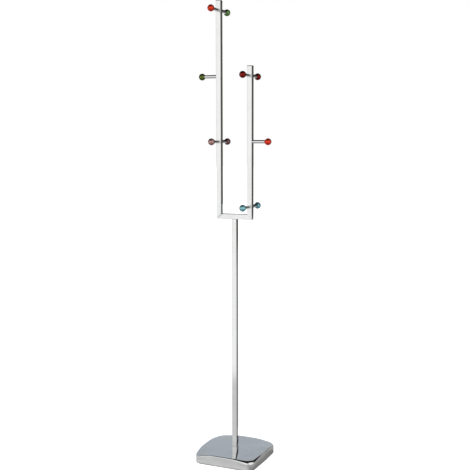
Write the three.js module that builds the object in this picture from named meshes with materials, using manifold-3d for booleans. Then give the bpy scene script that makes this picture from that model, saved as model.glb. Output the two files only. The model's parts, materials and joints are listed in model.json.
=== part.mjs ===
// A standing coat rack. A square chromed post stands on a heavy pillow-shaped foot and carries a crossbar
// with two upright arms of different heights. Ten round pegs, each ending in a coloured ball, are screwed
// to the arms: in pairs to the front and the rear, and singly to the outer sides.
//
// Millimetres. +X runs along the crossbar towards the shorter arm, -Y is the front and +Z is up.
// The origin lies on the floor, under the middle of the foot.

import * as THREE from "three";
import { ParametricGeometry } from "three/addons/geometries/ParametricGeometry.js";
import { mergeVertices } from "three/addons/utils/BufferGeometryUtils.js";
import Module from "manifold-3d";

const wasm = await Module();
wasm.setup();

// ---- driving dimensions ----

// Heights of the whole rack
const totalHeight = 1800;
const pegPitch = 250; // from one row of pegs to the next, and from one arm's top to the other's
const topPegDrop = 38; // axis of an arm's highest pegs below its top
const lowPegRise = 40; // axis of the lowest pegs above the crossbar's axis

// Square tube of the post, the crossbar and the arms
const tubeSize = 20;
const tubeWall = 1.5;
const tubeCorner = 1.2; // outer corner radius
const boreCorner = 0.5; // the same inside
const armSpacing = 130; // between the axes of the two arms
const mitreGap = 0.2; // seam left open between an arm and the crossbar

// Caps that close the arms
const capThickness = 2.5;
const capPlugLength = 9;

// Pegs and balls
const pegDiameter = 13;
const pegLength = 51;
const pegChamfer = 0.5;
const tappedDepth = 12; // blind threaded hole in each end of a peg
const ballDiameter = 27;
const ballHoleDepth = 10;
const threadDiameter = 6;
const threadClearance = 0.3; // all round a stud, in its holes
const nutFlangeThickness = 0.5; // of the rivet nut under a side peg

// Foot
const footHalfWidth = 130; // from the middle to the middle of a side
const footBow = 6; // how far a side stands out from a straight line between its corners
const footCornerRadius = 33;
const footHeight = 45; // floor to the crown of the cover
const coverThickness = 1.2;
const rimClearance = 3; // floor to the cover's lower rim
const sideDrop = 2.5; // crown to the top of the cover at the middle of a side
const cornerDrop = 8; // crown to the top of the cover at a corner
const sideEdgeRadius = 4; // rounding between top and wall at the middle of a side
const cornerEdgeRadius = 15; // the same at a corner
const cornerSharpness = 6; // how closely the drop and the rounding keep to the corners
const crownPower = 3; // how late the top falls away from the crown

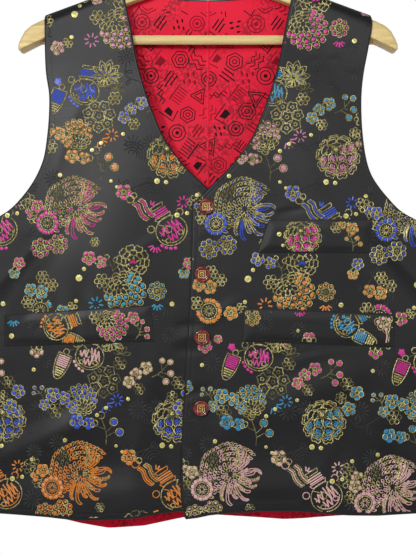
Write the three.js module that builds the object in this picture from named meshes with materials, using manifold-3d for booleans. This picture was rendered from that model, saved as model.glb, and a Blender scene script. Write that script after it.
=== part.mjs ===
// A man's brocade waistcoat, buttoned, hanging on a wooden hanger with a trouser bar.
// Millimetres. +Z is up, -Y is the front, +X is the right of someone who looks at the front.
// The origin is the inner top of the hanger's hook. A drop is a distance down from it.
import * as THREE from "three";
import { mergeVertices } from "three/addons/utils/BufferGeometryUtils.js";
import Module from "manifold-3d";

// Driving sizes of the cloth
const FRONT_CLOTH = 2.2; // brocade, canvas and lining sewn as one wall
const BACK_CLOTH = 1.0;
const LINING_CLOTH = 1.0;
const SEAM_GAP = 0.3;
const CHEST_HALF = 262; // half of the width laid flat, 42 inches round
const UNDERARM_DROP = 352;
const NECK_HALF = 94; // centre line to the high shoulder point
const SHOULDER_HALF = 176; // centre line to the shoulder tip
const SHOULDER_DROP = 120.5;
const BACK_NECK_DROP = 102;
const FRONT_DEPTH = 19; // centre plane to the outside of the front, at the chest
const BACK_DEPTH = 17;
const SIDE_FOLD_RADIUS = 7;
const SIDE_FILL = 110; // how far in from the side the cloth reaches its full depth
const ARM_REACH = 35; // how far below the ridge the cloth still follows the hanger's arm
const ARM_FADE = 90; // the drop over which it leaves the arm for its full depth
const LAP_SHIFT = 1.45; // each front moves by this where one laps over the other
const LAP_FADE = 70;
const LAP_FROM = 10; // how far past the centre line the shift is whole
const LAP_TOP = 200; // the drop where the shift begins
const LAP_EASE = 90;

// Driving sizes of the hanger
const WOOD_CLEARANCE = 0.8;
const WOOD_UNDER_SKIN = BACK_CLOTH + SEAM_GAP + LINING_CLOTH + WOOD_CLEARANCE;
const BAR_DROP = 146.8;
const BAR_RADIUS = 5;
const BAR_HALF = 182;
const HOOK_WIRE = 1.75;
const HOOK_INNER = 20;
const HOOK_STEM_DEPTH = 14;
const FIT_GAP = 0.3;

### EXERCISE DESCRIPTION
Write out every entry verbatim.

### SOLUTION TO THE PROBLEM
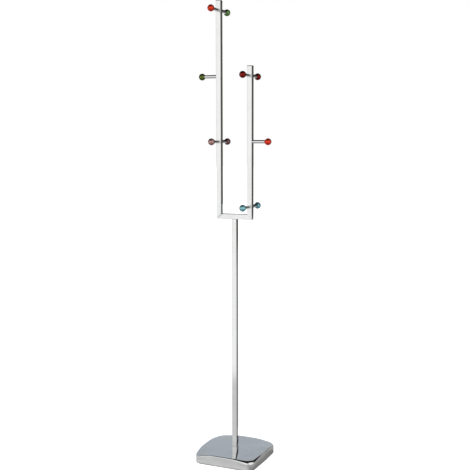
Write the three.js module that builds the object in this picture from named meshes with materials, using manifold-3d for booleans. Then give the bpy scene script that makes this picture from that model, saved as model.glb. Output the two files only. The model's parts, materials and joints are listed in model.json.
=== part.mjs ===
// A standing coat rack. A square chromed post stands on a heavy pillow-shaped foot and carries a crossbar
// with two upright arms of different heights. Ten round pegs, each ending in a coloured ball, are screwed
// to the arms: in pairs to the front and the rear, and singly to the outer sides.
//
// Millimetres. +X runs along the crossbar towards the shorter arm, -Y is the front and +Z is up.
// The origin lies on the floor, under the middle of the foot.

import * as THREE from "three";
import { ParametricGeometry } from "three/addons/geometries/ParametricGeometry.js";
import { mergeVertices } from "three/addons/utils/BufferGeometryUtils.js";
import Module from "manifold-3d";

const wasm = await Module();
wasm.setup();

// ---- driving dimensions ----

// Heights of the whole rack
const totalHeight = 1800;
const pegPitch = 250; // from one row of pegs to the next, and from one arm's top to the other's
const topPegDrop = 38; // axis of an arm's highest pegs below its top
const lowPegRise = 40; // axis of the lowest pegs above the crossbar's axis

// Square tube of the post, the crossbar and the arms
const tubeSize = 20;
const tubeWall = 1.5;
const tubeCorner = 1.2; // outer corner radius
const boreCorner = 0.5; // the same inside
const armSpacing = 130; // between the axes of the two arms
const mitreGap = 0.2; // seam left open between an arm and the crossbar

// Caps that close the arms
const capThickness = 2.5;
const capPlugLength = 9;

// Pegs and balls
const pegDiameter = 13;
const pegLength = 51;
const pegChamfer = 0.5;
const tappedDepth = 12; // blind threaded hole in each end of a peg
const ballDiameter = 27;
const ballHoleDepth = 10;
const threadDiameter = 6;
const threadClearance = 0.3; // all round a stud, in its holes
const nutFlangeThickness = 0.5; // of the rivet nut under a side peg

// Foot
const footHalfWidth = 130; // from the middle to the middle of a side
const footBow = 6; // how far a side stands out from a straight line between its corners
const footCornerRadius = 33;
const footHeight = 45; // floor to the crown of the cover
const coverThickness = 1.2;
const rimClearance = 3; // floor to the cover's lower rim
const sideDrop = 2.5; // crown to the top of the cover at the middle of a side
const cornerDrop = 8; // crown to the top of the cover at a corner
const sideEdgeRadius = 4; // rounding between top and wall at the middle of a side
const cornerEdgeRadius = 15; // the same at a corner
const cornerSharpness = 6; // how closely the drop and the rounding keep to the corners
const crownPower = 3; // how late the top falls away from the crown

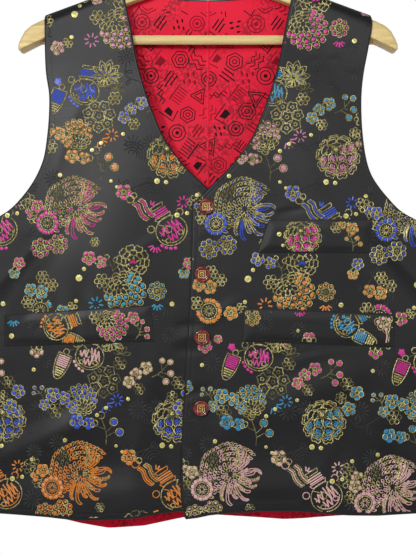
Write the three.js module that builds the object in this picture from named meshes with materials, using manifold-3d for booleans. This picture was rendered from that model, saved as model.glb, and a Blender scene script. Write that script after it.
=== part.mjs ===
// A man's brocade waistcoat, buttoned, hanging on a wooden hanger with a trouser bar.
// Millimetres. +Z is up, -Y is the front, +X is the right of someone who looks at the front.
// The origin is the inner top of the hanger's hook. A drop is a distance down from it.
import * as THREE from "three";
import { mergeVertices } from "three/addons/utils/BufferGeometryUtils.js";
import Module from "manifold-3d";

// Driving sizes of the cloth
const FRONT_CLOTH = 2.2; // brocade, canvas and lining sewn as one wall
const BACK_CLOTH = 1.0;
const LINING_CLOTH = 1.0;
const SEAM_GAP = 0.3;
const CHEST_HALF = 262; // half of the width laid flat, 42 inches round
const UNDERARM_DROP = 352;
const NECK_HALF = 94; // centre line to the high shoulder point
const SHOULDER_HALF = 176; // centre line to the shoulder tip
const SHOULDER_DROP = 120.5;
const BACK_NECK_DROP = 102;
const FRONT_DEPTH = 19; // centre plane to the outside of the front, at the chest
const BACK_DEPTH = 17;
const SIDE_FOLD_RADIUS = 7;
const SIDE_FILL = 110; // how far in from the side the cloth reaches its full depth
const ARM_REACH = 35; // how far below the ridge the cloth still follows the hanger's arm
const ARM_FADE = 90; // the drop over which it leaves the arm for its full depth
const LAP_SHIFT = 1.45; // each front moves by this where one laps over the other
const LAP_FADE = 70;
const LAP_FROM = 10; // how far past the centre line the shift is whole
const LAP_TOP = 200; // the drop where the shift begins
const LAP_EASE = 90;

// Driving sizes of the hanger
const WOOD_CLEARANCE = 0.8;
const WOOD_UNDER_SKIN = BACK_CLOTH + SEAM_GAP + LINING_CLOTH + WOOD_CLEARANCE;
const BAR_DROP = 146.8;
const BAR_RADIUS = 5;
const BAR_HALF = 182;
const HOOK_WIRE = 1.75;
const HOOK_INNER = 20;
const HOOK_STEM_DEPTH = 14;
const FIT_GAP = 0.3;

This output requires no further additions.